By: Lindsey Murphy, OTR/L
With Daylight Savings Time quickly approaching, many of us are celebrating the extra hours of evening daylight while lamenting our loss of that extra hour of sleep. Falling asleep on Saturday evening may require some adjustments since it could be at a different hour than to which we were previously accustomed. While Daylight Savings may present short-term slumber problems for some, others experiencing chronic complications with sleep patterns may have a more long-term issue.
Challenges with bedtime routines, insomnia, frequent waking, and/or difficulty waking up in the morning are commonly experienced by many individuals with Sensory Processing Disorder (SPD). Sleep is very regulating for our bodies and is essential for a person’s ability to function at his or her peak performance throughout the day. When sleep is impacted for any reason, it can affect someone’s behavior, critical thinking skills, and emotional regulation. Because these factors are already impacted in individuals with SPD, finding a way to improve the quality and quantity of sleep is essential.
If starting the bedtime routine causes stress or meltdowns, incorporating a visual schedule may ease some of the anxiety associated with falling asleep.

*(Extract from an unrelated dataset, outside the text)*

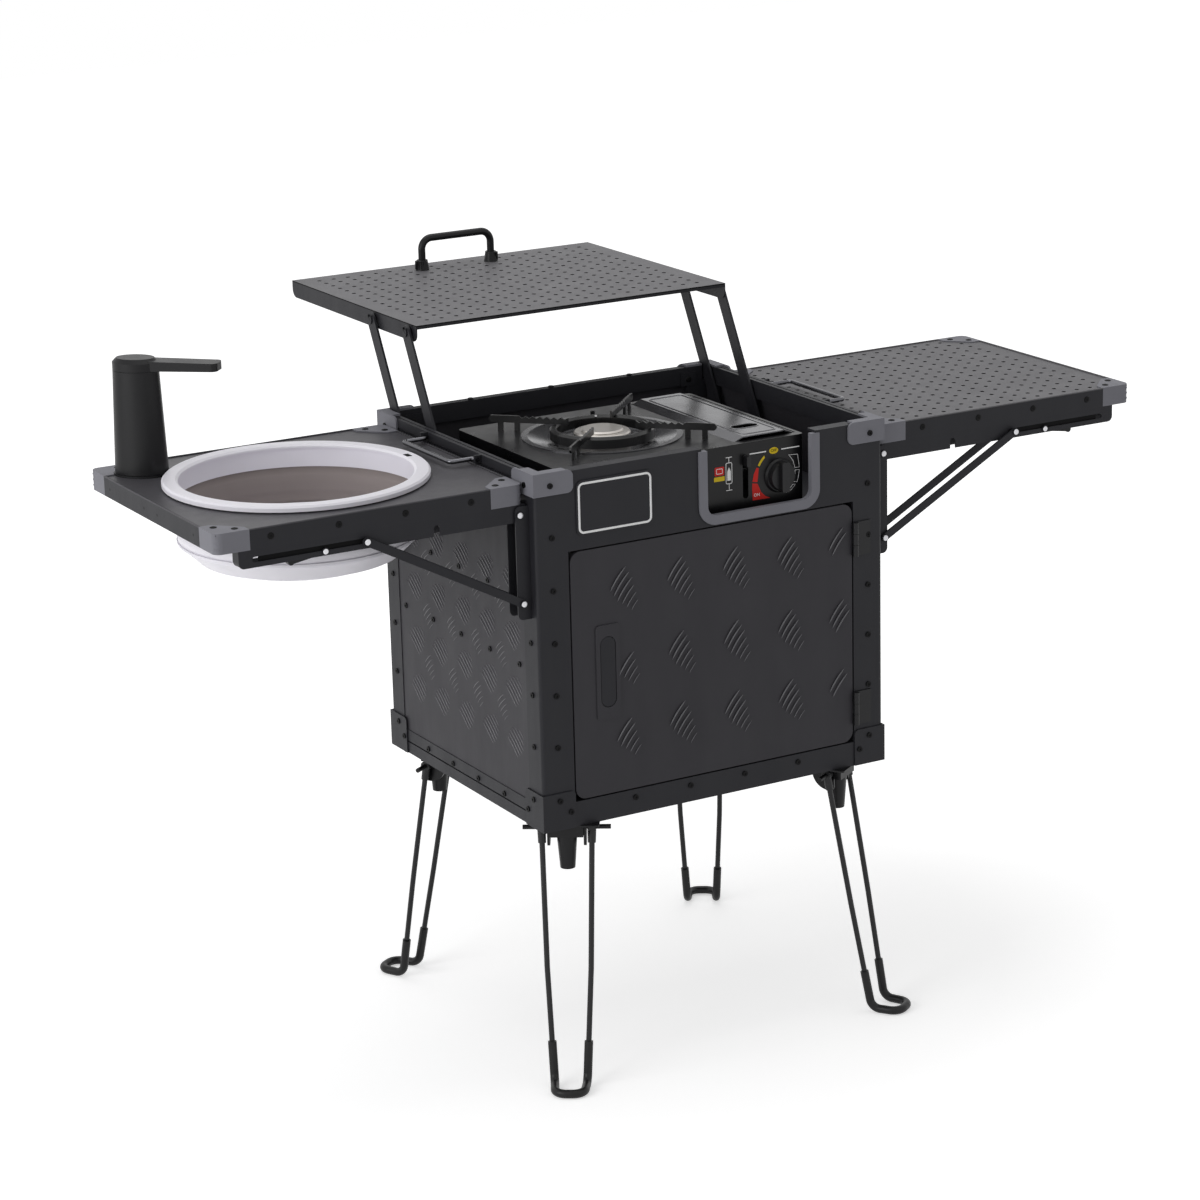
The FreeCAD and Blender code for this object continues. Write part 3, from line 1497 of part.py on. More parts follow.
def build_legs():
    """Four folding legs; the rear ones hang a little lower, so that they fold past the others."""
    ends = {"front": (leg_pivot_drop, False), "rear": (rear_pivot_drop, True)}
    brackets = []
    for end, (drop, mirrored) in ends.items():
        for side in ("left", "right"):
            def place(shape):
                shape = to_leg(shape, drop)
                shape = other_end(shape) if mirrored else shape
                return other_side(shape) if side == "right" else shape
            nodes["leg_" + end + "_" + side] = [place(shape) for shape in leg(drop)]
            brackets.extend(place(shape) for shape in leg_bracket(drop))
    nodes["leg_brackets"] = brackets


# Screws that hold the frame together

def screw_head(place, outward):
    """A low round head with a drive recess."""
    head = rod(place, outward, screw_radius, screw_height)
    socket = rod(place + outward * (screw_height / 2), outward, screw_socket, screw_height)
    return head.cut(socket)


def screw_row(end, count):
    """Places along the depth of the box, evenly spaced between two equal end margins."""
    pitch = (box_depth - 2 * end) / (count - 1)
    return [end + pitch * i for i in range(count)]


def corner_screws():
    """The screws of the front left post, of its cap and of its foot guard."""
    heights = post_screw_heights()
    front = [Vector(screw_inset, 0, z) for z in heights]
    side = [Vector(0, side_screw_inset, z) for z in heights[:side_screw_rows]]
    cap = rim_height - cap_screw_drop
    front.append(Vector(cap_screw_inset, -cap_sheet, cap))
    side.append(Vector(-cap_sheet, cap_screw_inset, cap))
    for out, z in ((screw_inset, guard_screw_high), (guard_screw_out, low_screw_height)):
        front.append(Vector(out, -guard_sheet, z))
        side.append(Vector(-guard_sheet, out, z))
    heads = [screw_head(place, -north) for place in front]
    return heads + [screw_head(place, -east) for place in side]


def build_screws():
    """The screws of the posts, the ledges, the lower rails and the rear rim."""
    rows = []
    for z in runner_heights:
        for y in screw_row(side_screw_end, side_screw_count):
            rows.append(screw_head(Vector(panel_recess, y, z), -east))
    for y in screw_row(low_screw_end, low_screw_count):
        rows.append(screw_head(Vector(0, y, low_screw_height), -east))
    front = []
    for i in range(front_screw_count):
        x = front_screw_start + front_screw_pitch * i
        front.append(screw_head(Vector(x, 0, low_screw_height), -north))
    rim = []
    for i in range(rim_screw_count):
        x = box_width / 2 + (i - (rim_screw_count - 1) / 2) * rim_screw_pitch
        rim.append(screw_head(Vector(x, box_depth - rail_wall / 2, rim_height), up))
    nodes["frame_screws"] = (four_corners(corner_screws()) + both_sides(rows) + both_ends(front)
                             + rim)


def build_all():
    build_frame()
    build_panels()
    build_front_panel()
    build_inside()
    build_corners()
    build_door()
    build_door_hinges()
    build_bails()
    build_lid()
    build_lid_handle()
    build_links()
    build_tables()
    build_basin()
    build_faucet()
    build_stove_case()
    build_burner()
    build_pan_support()
    build_cover()
    build_controls()
    build_legs()
    build_screws()


def footprint_middle():
    """The middle of the model's footprint, at the height of its lowest point."""
    bounds = FreeCAD.BoundBox()
    for shapes in nodes.values():
        for shape in shapes:
            bounds.add(shape.optimalBoundingBox(False, False))
    return Vector(bounds.Center.x, bounds.Center.y, bounds.ZMin)


def export_all(origin):
    os.makedirs("parts", exist_ok=True)
    for name, shapes in nodes.items():
        solids = []
        for shape in shapes:
            shape.translate(-origin)
            solids.extend(shape.Solids)
        Part.makeCompound(solids).exportStep("parts/" + name + ".step")


build_all()
row_origin = footprint_middle()
export_all(row_origin)
print("nodes", len(nodes), "origin", row_origin)
print("lid travel", lid_travel, "strut ratio", strut_ratio, "slot end", slot_end)
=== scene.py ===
# %% [markdown]
# # Camp kitchen box
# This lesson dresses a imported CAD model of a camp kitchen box: a framed metal box on folding wire legs,
# with two folding tables, a perforated lid, a gas stove, a soft basin and a faucet.
# The CAD pieces already have their true sizes and places, in metres, so we start by loading them.

# %% Load the frame
import math

import bmesh
import bpy
from mathutils import Matrix, Vector


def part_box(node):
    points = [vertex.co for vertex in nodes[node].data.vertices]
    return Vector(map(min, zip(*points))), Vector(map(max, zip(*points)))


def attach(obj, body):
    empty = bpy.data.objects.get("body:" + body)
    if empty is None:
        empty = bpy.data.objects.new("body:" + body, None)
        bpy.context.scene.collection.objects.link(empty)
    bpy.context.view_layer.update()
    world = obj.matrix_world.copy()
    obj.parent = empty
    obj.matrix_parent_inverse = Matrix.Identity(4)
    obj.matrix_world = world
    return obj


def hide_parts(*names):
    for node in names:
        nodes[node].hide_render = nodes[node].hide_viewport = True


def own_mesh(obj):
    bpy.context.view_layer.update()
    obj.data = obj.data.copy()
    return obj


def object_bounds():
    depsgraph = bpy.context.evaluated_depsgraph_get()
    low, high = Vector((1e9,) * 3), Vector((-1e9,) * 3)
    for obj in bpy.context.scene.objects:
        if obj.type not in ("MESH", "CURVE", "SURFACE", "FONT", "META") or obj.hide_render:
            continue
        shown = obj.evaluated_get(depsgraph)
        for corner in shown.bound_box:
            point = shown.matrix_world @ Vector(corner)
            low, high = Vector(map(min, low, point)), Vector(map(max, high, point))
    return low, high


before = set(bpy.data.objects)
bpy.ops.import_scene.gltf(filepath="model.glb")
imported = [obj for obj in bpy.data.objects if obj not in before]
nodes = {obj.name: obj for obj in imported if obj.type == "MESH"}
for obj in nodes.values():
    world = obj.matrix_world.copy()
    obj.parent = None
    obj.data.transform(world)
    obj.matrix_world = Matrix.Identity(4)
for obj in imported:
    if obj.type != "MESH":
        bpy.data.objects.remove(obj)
cad_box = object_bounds()
print("CAD box", [round(v, 4) for corner in cad_box for v in corner])

# %% [markdown]
# The box's own lower front left corner is a handy zero: every size on the real object is measured from it,
# in millimetres. The helper below turns such a measure into the frame's metres.

# %% Measures from the box's corner
corner_low, corner_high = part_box("corner_posts")
MM = 0.001
BOX_W = round((corner_high.x - corner_low.x) / MM, 3)
BOX_D = round((corner_high.y - corner_low.y) / MM, 3)
RIM = round((corner_high.z - corner_low.z) / MM, 3)


def at(x, y, z):
    """A point in metres from millimetres measured from the box's corner."""
    return corner_low + Vector((x, y, z)) * MM


def local(point):
    """Millimetres from the box's corner for a point in metres."""
    return (Vector(point) - corner_low) / MM


print("box", BOX_W, BOX_D, RIM)

# %% [markdown]
# ## Camera
# The photo was taken with a long lens from the left front, a little above the tables. The angles and the
# distance below come from lining up the box's edges with the photo. The picture is 1200 pixels square.

# %% Camera
PHOTO_SIZE = 1200
FOCAL_PIXELS = 3503.508
SENSOR = 36.0
AZIMUTH = math.radians(-29.39445)
ELEVATION = math.radians(16.36040)
ROLL = math.radians(-1.49087)
CAMERA_PLACE = at(-1921.35, -3563.76, 1485.26)


def camera_turn(azimuth, elevation, roll):
    """The turn of a camera that looks along an azimuth and down by an elevation."""
    forward = Vector((-math.sin(azimuth) * math.cos(elevation),
                      math.cos(azimuth) * math.cos(elevation), -math.sin(elevation)))
    right = Vector((math.cos(azimuth), math.sin(azimuth), 0))
    above = right.cross(forward)
    across = right * math.cos(roll) + above * math.sin(roll)
    upward = above * math.cos(roll) - right * math.sin(roll)
    return Matrix((across, upward, -forward)).transposed()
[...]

Creating a visual schedule with pictures of each of the steps of the bedtime routine and allowing the child to choose the order of completion will increase the child’s sense of control and often decrease the frequency and intensity of meltdowns. Providing specific transition cues with exact time limits allows the child to gradually ease into the routine (i.e. “Five more minutes until it’s time to get ready for bed”). Transitioning from a preferred to a semi-preferred activity could be a useful strategy to incorporate before starting the bedtime routine (i.e. limiting time finishing Lego structures to 20 minutes, then moving to a new area to put together a simple and quick puzzle, and finally transitioning to the bedtime routine). Finding a transition object that is only available at bedtime (i.e. an oil and water toy, scented stuffed animal, I-spy rice jar, etc.) can decrease anxiety associated with the many transitions required during a bedtime routine.

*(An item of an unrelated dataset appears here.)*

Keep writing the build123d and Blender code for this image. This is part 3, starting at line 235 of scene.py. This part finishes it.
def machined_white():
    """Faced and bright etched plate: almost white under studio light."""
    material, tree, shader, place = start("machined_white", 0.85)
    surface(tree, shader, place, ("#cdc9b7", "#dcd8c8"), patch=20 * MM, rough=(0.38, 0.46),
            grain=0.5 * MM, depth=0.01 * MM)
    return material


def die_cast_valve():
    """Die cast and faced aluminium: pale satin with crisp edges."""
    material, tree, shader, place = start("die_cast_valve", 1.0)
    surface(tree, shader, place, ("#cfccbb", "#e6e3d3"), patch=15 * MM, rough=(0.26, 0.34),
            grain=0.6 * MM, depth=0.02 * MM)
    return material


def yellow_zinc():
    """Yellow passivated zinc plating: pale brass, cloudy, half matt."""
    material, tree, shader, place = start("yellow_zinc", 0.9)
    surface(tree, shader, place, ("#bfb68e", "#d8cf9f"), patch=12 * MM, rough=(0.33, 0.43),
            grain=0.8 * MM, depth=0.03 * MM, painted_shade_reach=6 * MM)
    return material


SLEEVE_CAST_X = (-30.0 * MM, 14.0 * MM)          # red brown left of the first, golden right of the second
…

One way to improve sleep patterns and assist with those difficult transitions is to ensure that the sensory diet is completed with regularity each day. Encouraging tactile, heavy work, and vestibular experiences every two hours can improve regulation. When kids are gravitating towards playing video or computer games, decreasing screen time by replacing it with activities such as making Play-Doh creations, cooking a meal, jumping on a trampoline, rolling across a ball, doing animal crawls, playing charades, or other sensory-rich activities can significantly impact sleep patterns. Avoiding or limiting time in overstimulating environments is important as well.
While sensory input can be very positive, it is important to find the right approach for each unique sensory system. Because a human’s sense of smell is directly connected to the brain’s emotional center, finding pleasant, calming scents often decreases anxiety and improves sleep. Deep breathing, yoga, meditation, and progressive muscle relaxation are excellent ways to calm the body both physically and mentally. Warm foods or drinks are calming to the nervous system, whereas cold ones are alerting and should be avoided if possible immediately before bedtime. Sound soothers, weighted or heavy blankets, deep pressure massage, or gentle back and forth rocking motions are other suggestions to try.
There are many professionals available to assist with improving both quality and quantity of sleep. Collaborating with an occupational therapist to find an ideal sensory diet and customize sleep strategies can improve bedtime routines and sleep quality. Working with a doctor to ensure that low iron levels, food allergies, daily nutrition, sleep apnea, medication side effects, etc. are not affecting sleep patterns is recommended. By finding the cause of any sleep challenges and incorporating strategies to improve regulation, falling and staying asleep will be a dream come true.